GitHub

VHamMLL

A machine learning (ML) library for classification using a nearest neighbor algorithm based on Hamming distances.

You can incorporate the VHamMLL functions into your own code, or use the included Command Line Interface app ( cli.v ).

Link to html documentation for the library functions and structs

You can use VHamMLL with your own datasets, or with a selection of publicly available datasets that are widely used for demonstrating and testing ML classifiers, in the datasets directory. These files are mostly in Orange file format ; there are also datasets in ARFF (Attribute-Relation File Format) or in comma-separated-values (CSV) as used in Kaggle .

This table reports balanced accuracy results for classification of a variety of publicly available datasets.

What, another AI package? Is that necessary? And have a look here for a more complete description and potential use cases .

Glossary of terms

For interactive descriptions of the two key algorithms used by VHamMLL, download the Numbers app spreadsheets: Description of Ranking Algorithm and Description of Classification Algorithm .

Usage:

To use the VHamMLL library in an existing Vlang project:

v install holder66.vhammll

You may also need to install its dependencies, if not automatically installed:

v install vsl
v install Mewzax.chalk

In your v code, add: import holder66.vhammll

To use the library with the Command Line Interface (CLI):

First, install V, if not already installed. On MacOS, Linux etc. you need git and a C compiler (For windows or android environments, see the v lang documentation ).

In a terminal:

git clone https://github.com/vlang/v
cd v
make
sudo ./v symlink	# add v to your PATH
v install holder66.vhammll

See above re needed dependencies.

In a folder or directory that you want to use for your project, you will need to create a file with module main , and a function main() . You can do this in the terminal, or with a text editor. The file should contain:

module main
import holder66.vhammll

fn main() {
    vhammll.cli()!
}

Assuming you've named the directory or folder vhamml and the file within main.v , in the terminal: v run . followed by the command line arguments, eg v run . --help or v run . analyze <path_to_dataset_file> Command-specific help is available, like so: v run . explore --help or v run . explore -h

Note that the publicly available datasets included with the VHamMLL distribution can be found at ~/.vmodules/holder66/vhammll/datasets .

That's it!

Tutorial:

v run . examples go

Updating:

v up        # installs the latest release of V
v update    # get the latest version of the libraries, including holder66.vhammll
v .         # recompile

Getting help:

The V lang community meets on Discord

For bug reports, feature requests, etc., please raise an issue on github

Speed things up:

Use the -c (--concurrent) argument (in the CLI) to make use of available CPU cores for some vhammll functions; this may speed things up (timings are on a MacBook Pro 2019)

v main.v
./main explore ~/.vmodules/holder66/vhammll/datasets/iris.tab  # 10.157 sec
./main explore -c  ~/.vmodules/holder66/vhammll/datasets/iris.tab   # 4.910 sec

A huge speedup usually happens if you compile using the -prod (for production) option. The compilation itself takes longer, but the resulting code is highly optimized.

v -prod main.v
./main explore ~/.vmodules/holder66/vhammll/datasets/iris.tab  # 3.899 sec
./main explore -c  ~/.vmodules/holder66/vhammll/datasets/iris.tab   # 4.849 sec!!

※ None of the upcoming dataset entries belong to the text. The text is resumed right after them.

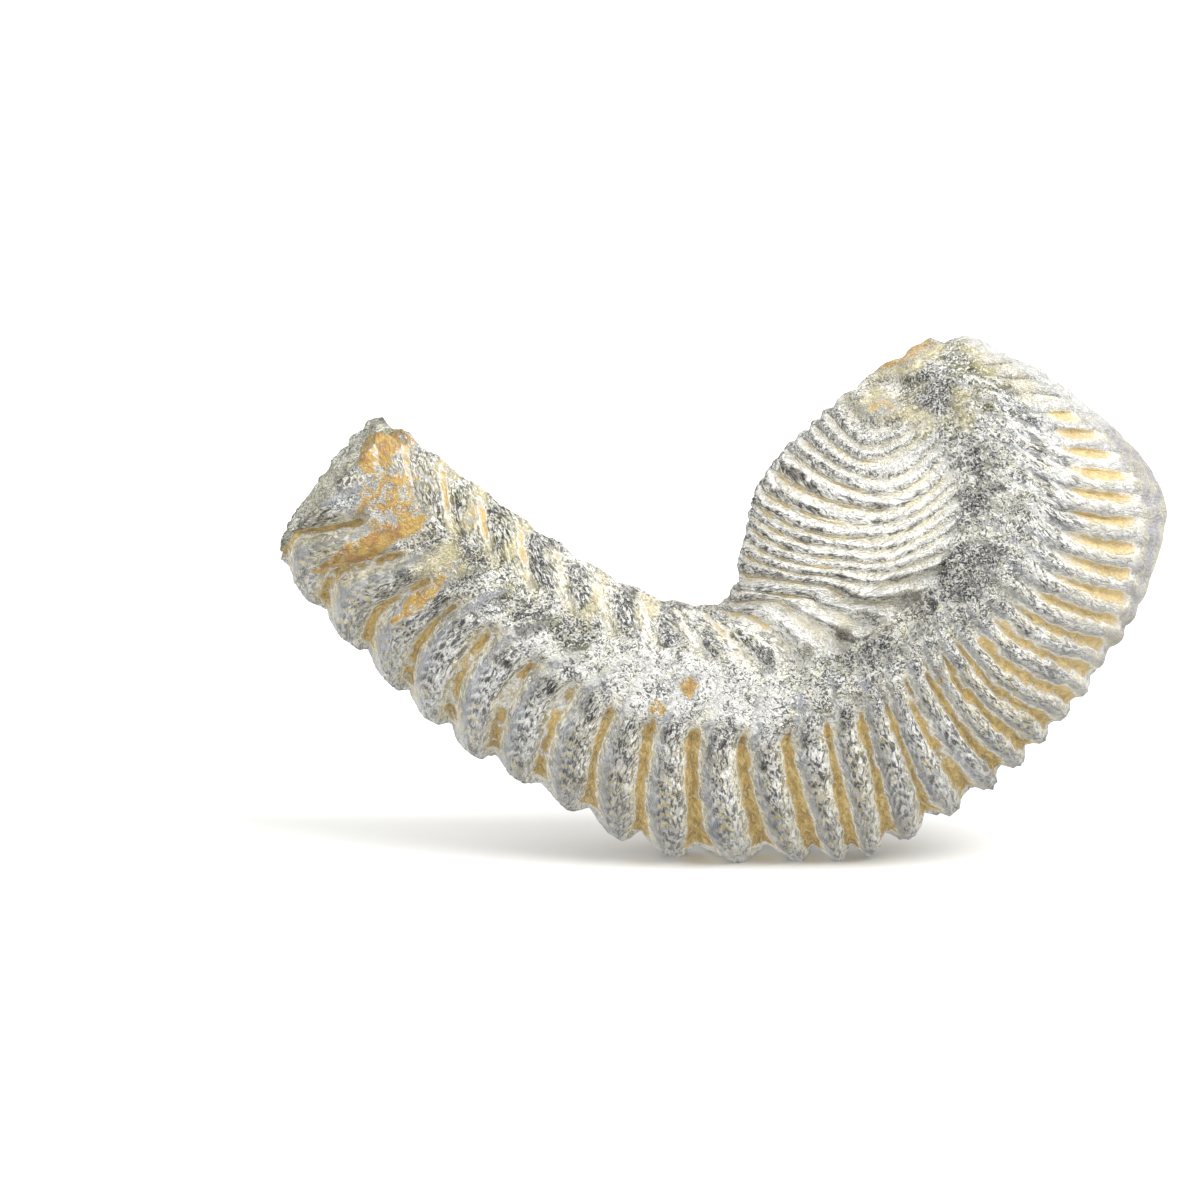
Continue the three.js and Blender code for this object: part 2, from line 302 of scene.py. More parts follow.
# Rings: spaced along the line half-way to the inner margin, and by how the ribs' start and tips change. The
# outer margin belongs in place of those two: as it is, outer ribs 15 to 22 get only 5 or 6 rings each
fine = np.linspace(shell["firstRib"], ends.mean(), 3000)
rows = growthAt(fine)
step = 0.6 * np.linalg.norm(np.diff(rows[:, [column["start"], column["tips"]]], axis=0), axis=1)
step += 0.4 * np.linalg.norm(np.diff(rows[:, column["innerMiddle"]], axis=0), axis=1)
length = runningLength(step)
shellRings = shell["rings"] - 1 - breakEnd["rings"]
along = np.interp(np.linspace(0, length[-1], shellRings), length, fine)
along = (along - along[0]) / (along[-1] - along[0])
ribs = shell["firstRib"] + along[:, None] * (ends - shell["firstRib"])[None, :]
points, traits = shellSurface(ribs, np.broadcast_to(angles, ribs.shape))
print("shell surface made")

# The broken face runs from the last ring to its middle
rim = points[-1]
middle = rim.mean(axis=0)
inward = np.arange(1, breakEnd["rings"] + 1) / (breakEnd["rings"] + 1)
face = middle + (rim - middle)[None] * (1 - inward[:, None, None])
facePoints = face.reshape(-1, 3)
rimDistance = (np.linalg.norm(rim - middle, axis=1)[None] * inward[:, None]).reshape(-1)
wall = smooth(rimDistance, 2.4, 1.4)            # the shell wall stands a little proud of the fill
coarse = lumpNoise(facePoints, 5, 4, 9.0)
flaky = np.round(coarse * 5) / 5
bulge = mix(coarse, flaky, 0.5) * breakEnd["rough"] + breakEnd["wall"] * wall
bulge = bulge + 0.12 * lumpNoise(facePoints, 1.0, 3, 2.0)
facePoints = facePoints + facing * (bulge * smooth(rimDistance, 0.0, 0.8))[:, None]
face = facePoints.reshape(face.shape)

grid = np.concatenate([points, face])            # rings 1 to rings - 1, in order
tipX, tipZ = growthAt(np.array([shell["firstRib"]]))[0][column["ridge"]]
poleStart = np.array([tipX, 0, tipZ + 0.05])
poleEnd = face[-1].mean(axis=0)
moved = np.empty_like(places)
moved[~isPole] = grid[ringOf[~isPole] - 1, segmentOf[~isPole]]
moved[ringOf == 0] = poleStart
moved[ringOf == shell["rings"]] = poleEnd
moved = (moved + np.array(shell["shift"])) * 0.001
mesh.vertices.foreach_set("co", moved.reshape(-1))
mesh.update()
print("vertices placed", len(mesh.vertices), "triangles", sum(len(p.vertices) - 2 for p in mesh.polygons))


def perVertex(values, faceValue=0.0):
    # values on the shell's rings, one number for the broken face
    full = np.concatenate([values, np.full((breakEnd["rings"], shell["segments"]), faceValue)])
    out = np.empty(len(mesh.vertices))
    out[~isPole] = full[ringOf[~isPole] - 1, segmentOf[~isPole]]
    out[ringOf == 0] = values[0].mean()
    out[ringOf == shell["rings"]] = faceValue
    return out


# Masks of what lies on the shell: distances in mm, angles in degrees from the ridge (0) to the margin (90)
trait = {name: perVertex(values) for name, values in traits.items()}
isFace = perVertex(np.zeros_like(ribs), 1.0)
xyz = moved * 1000
rib, inner, fromRidge = trait["rib"], trait["inner"], trait["fromRidge"]
outer, front, away, across = trait["outer"], trait["front"], trait["away"], trait["across"]
big = lumpNoise(xyz, 7, 4, 1.0)
medium = lumpNoise(xyz, 2.2, 4, 3.0)

# Clay left in the grooves. Rows: rib, from and to which angle it reaches, how much, share of the pitch
clayReach = np.array([
    (0, 40, 50, 0, 0.2), (4, 36, 50, 0.3, 0.25), (5.5, 30, 50, 0.95, 0.42), (8, 27, 50, 1, 0.47),
    (11, 23, 51, 1, 0.49), (13, 20, 55, 1, 0.48), (15, 17, 62, 1, 0.4), (17, 10, 74, 1, 0.32),
    (19, 6, 84, 1, 0.28), (22, 6, 92, 1, 0.23), (24, 9, 94, 1, 0.25), (28, 9, 94, 1, 0.25),
    (31, 10, 94, 1, 0.21), (34, 8, 94, 1, 0.2), (38, 4, 94, 1, 0.22),
])
clayFrom, clayTo, clayAmount, clayWide = (
    np.interp(rib, clayReach[:, 0], clayReach[:, k]) for k in (1, 2, 3, 4))
band = smooth(fromRidge, clayFrom - 4, clayFrom + 9) * (1 - smooth(fromRidge, clayTo - 6, clayTo + 12))
edge = 1 - clayWide * mix(0.4, 1, band) * mix(1, 1.7, smooth(fromRidge, 45, 85)) + 0.1 * medium
clayOuter = smooth(away, edge - 0.12, edge + 0.14) * band * clayAmount
innerClay = np.interp(inner, [0, 3, 5, 9, 14, 17, 20, 24, 26, 30],
                      [0, 0.5, 0.8, 0.9, 0.9, 0.7, 0.3, 0.8, 1, 1])
onFan = trait["fan"]
clayInner = smooth(away, mix(0.6, 0.84, onFan), 0.97) * innerClay * smooth(fromRidge, 14, 34)
clay = np.where(outer > 0.5, clayOuter, clayInner) * np.clip(1 + 0.3 * big, 0.4, 1)
clay = clay * mix(1, np.clip(0.75 + 0.9 * medium, 0.3, 1), smooth(rib, 28, 31))
halo = np.where(outer > 0.5, smooth(away, edge - 0.35, edge + 0.05) * band * clayAmount,
                smooth(away, 0.45, 0.95) * innerClay * smooth(fromRidge, 2, 14))
paleClay = np.where(outer > 0.5, 1 - smooth(rib, 14, 21), 0.35)
paleCrest = np.where(outer > 0.5, 1 - smooth(rib, 14, 19), 0) * smooth(fromRidge, 20, 32) * 0.85

# The rough strip along the ridge, the fine striae beside it and the rubbed margin of the lobe
strip = smooth(fromRidge, 15, 6) * front * smooth(rib, 3, 5) * (1 - smooth(rib, 22, 26))
strip = strip * (1 - trait["fan"])
striae = outer * front * smooth(rib, 2.5, 4.5) * (1 - smooth(rib, 14, 17)) \
    * smooth(fromRidge, 8, 14) * (1 - smooth(fromRidge, trait["startAngle"], trait["startAngle"] + 14))
worn = smooth(rib, 4, 7) * (1 - smooth(rib, 15, 17.5)) * outer * smooth(fromRidge, 48, 60)
print("masks made")


def displace(name, size, strength, detail, group=""):
    texture = bpy.data.textures.new(name, "CLOUDS")
    texture.noise_scale = size
    texture.noise_depth = detail
    modifier = fossil.modifiers.new(name, "DISPLACE")
    modifier.texture = texture
    modifier.texture_coords = "LOCAL"
    modifier.strength = strength
    modifier.mid_level = 0.5
    modifier.vertex_group = group
    bpy.ops.object.modifier_apply(modifier=name)


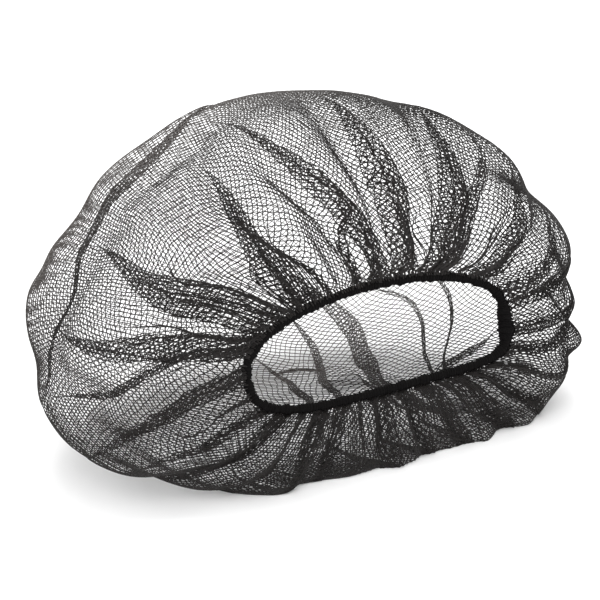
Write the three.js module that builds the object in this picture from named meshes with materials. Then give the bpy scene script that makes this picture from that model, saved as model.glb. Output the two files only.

Note that in this case, there is no speedup for -prod when the -c argument is used.

Examples showing use of the Command Line Interface

Please see examples_of_command_line_usage.md

Example: typical use case, a clinical risk calculator

Health care professionals frequently make use of calculators to inform clinical decision-making. Data regarding symptoms, findings on physical examination, laboratory and imaging results, and outcome information such as diagnosis, risk for developing a condition, or response to specific treatments, is collected for a sample of patients, and then used to form the basis of a formula that can be used to predict the outcome information of interest for a new patient, based on how their symptoms and findings, etc. compare to those in the dataset.

Please see clinical_calculator_example.md .

Example: finding useful information embedded in noise

Please see a worked example here: noisy_data.md

MNIST dataset

The mnist_train.tab file is too large to keep in the repository. If you wish to experiment with it, it can be downloaded by right-clicking on this link in a web browser, or downloaded via the command line:

wget https://henry.olders.ca/datasets/mnist_train.tab

The process of development in its early stages is described in this essay written in 1989.